Vendida à Boeing por uma ninharia, com as bênçãos de Temer e Bolsonaro, ela foi agora enjeitada. Maior empresa tecnológica do país está sem rumo. Ficará com a China? Cairá em irrelevância? Governo divide-se. Crise expõe país em queda livre
Por Raúl Zibechi | Tradução: Ricardo Cavalcanti-Schiel
A aliança estratégica entre o governo civil-militar do Brasil e os Estados Unidos sofreu um sério revés com a decisão da Boeing de cancelar o acordo de compra da Embraer, a terceira maior empresa de construção aeronáutica comercial do mundo. Agora, a joia da coroa dos militares brasileiros está sem rumo, e pode precipitar-se em uma crise demolidora.
A empresa norte-americana “não recebeu um único pedido novo de fornecimento de aviões em janeiro” pela primeira vez em mais de meio século [segundo notícia da sua página web]. A crise é tão profunda que em 2019, “o fornecimento de aviões comerciais da Boeing se retraiu à metade na comparação com o mesmo período de 2018”.
O negócio com a Embraer consistia na compra de 80% da divisão comercial da empresa brasileira por cerca de 4,2 bilhões de dólares e a criação de uma joint venture para buscar novos mercados para o cargueiro militar C-390, além do desenvolvimento de aerotáxis para mobilidade aérea urbana. Na terceira semana de abril, a Boeing rescindiu o Master Transaction Agreement (MTA) assinado com a Embraer, por meio do qual as duas companhias afirmavam buscar “um novo nível de associação estratégica”.
“É decepcionante, mas chegamos a um ponto em que as negociações não vão resolver os problemas”, afirmou o vice-presidente senior da Boeing, Marc Allen. A data limite para chegar a um acordo era 24 de abril. Um dia depois, a Boeing fez o anúncio. O lado brasileiro assegura que “a Boeing encerrou injustamente a aliança e inventou pretextos para evitar o pagamento dos 4,2 bilhões da compra”.
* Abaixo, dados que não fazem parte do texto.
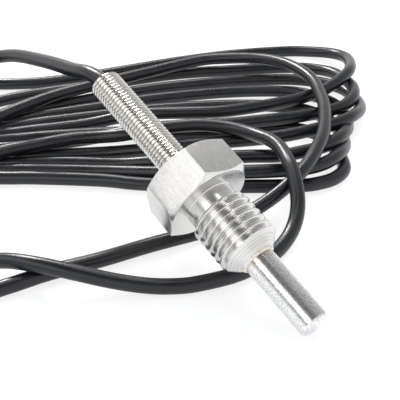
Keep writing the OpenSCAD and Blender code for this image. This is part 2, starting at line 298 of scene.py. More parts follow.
# %% A Geometry Nodes tree with named sizes
class Recipe(Nodes):
    """A Geometry Nodes tree whose sizes are named inputs, and the mesh that it makes."""

    def __init__(self, name, **sizes):
        super().__init__(bpy.data.node_groups.new(name, "GeometryNodeTree"))
        self.sizes = sizes
        for key in sizes:
            self.tree.interface.new_socket(key, in_out="INPUT", socket_type="NodeSocketFloat")
        self.tree.interface.new_socket("Mesh", in_out="OUTPUT",
                                       socket_type="NodeSocketGeometry")
        self.given = self.tree.nodes.new("NodeGroupInput")

    def size(self, name):
        return Value(self, self.given.outputs[name])

    def grow(self, geometry, material):
        """The plain mesh that the tree makes, with instances made real and a material set."""
        real = self.node("GeometryNodeRealizeInstances", {}, {0: geometry})
        painted = self.node("GeometryNodeSetMaterial", {}, {"Geometry": real,
                                                            "Material": material})
        end = self.tree.nodes.new("NodeGroupOutput")
        self.tree.links.new(painted.socket, end.inputs[0])
        holder = bpy.data.objects.new("holder", bpy.data.meshes.new("holder"))
        bpy.context.scene.collection.objects.link(holder)
        modifier = holder.modifiers.new("recipe", "NODES")
        modifier.node_group = self.tree
        for item in self.tree.interface.items_tree:
            if item.in_out == "INPUT":
                modifier[item.identifier] = self.sizes[item.name]
        depsgraph = bpy.context.evaluated_depsgraph_get()
        mesh = bpy.data.meshes.new_from_object(holder.evaluated_get(depsgraph))
        holder.modifiers.clear()
        bpy.data.objects.remove(holder)
        return mesh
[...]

As razões não expressadas pela Boeing devem ser buscadas na crise provocada pela paralisação da produção do 737 MAX, ao que se deve somar a situação criada pela pandemia de coronavírus na indústria aeronáutica. A Boeing teve um déficit de 633 milhões de dólares em 2019, com a consequente crise financeira, uma vez que o fim da produção do MAX implica a perda de 19 bilhões de dólares. A empresa norte-americana está pedindo uma ajuda de 60 bilhões de dólares ao governo Trump para sobreviver à atual paralisia do setor aéreo.
O jornal especializado espanhol El Economista lembra que a crise da Boeing começou quando, em menos de cinco meses, caíram dois aviões 737 MAX, obrigando a firma a deixar em terra, durante mais de um ano, o modelo projetado para ser sua nova sensação de vendas. [O acordo com a Embraer foi assinado apenas doze dias antes da queda do segundo avião]. O objetivo da compra da Embraer era competir no segmento de mercado dos aviões médios (90-120 lugares), que hoje é dominado pela francesa Airbus, com o A220. Para a empresa europeia, a quebra do acordo é uma excelente noticia, mas para a brasileira é alguma coisa como um monumental chute do traseiro, uma vez que, agora, a própria continuidade da empresa fica sob suspeita.
Tão logo se tomou conhecimento do cancelamento da venda, as ações da Embraer caíram 14%. No entanto, ao longo do ano, essas ações já tinham se desvalorizado 60%. Agora é a Embraer que busca um plano B, que não parece ser de modo algum simples.
Analistas citados pela famigerada revista Veja notaram que o rompimento de acordo com a Boeing “não poderia acontecer em um momento pior: as vendas estão paradas; a demanda geral de jatos desapareceu devido ao coronavírus; [e] a queda nos preços do petróleo enfraqueceu ainda mais os novos aviões”.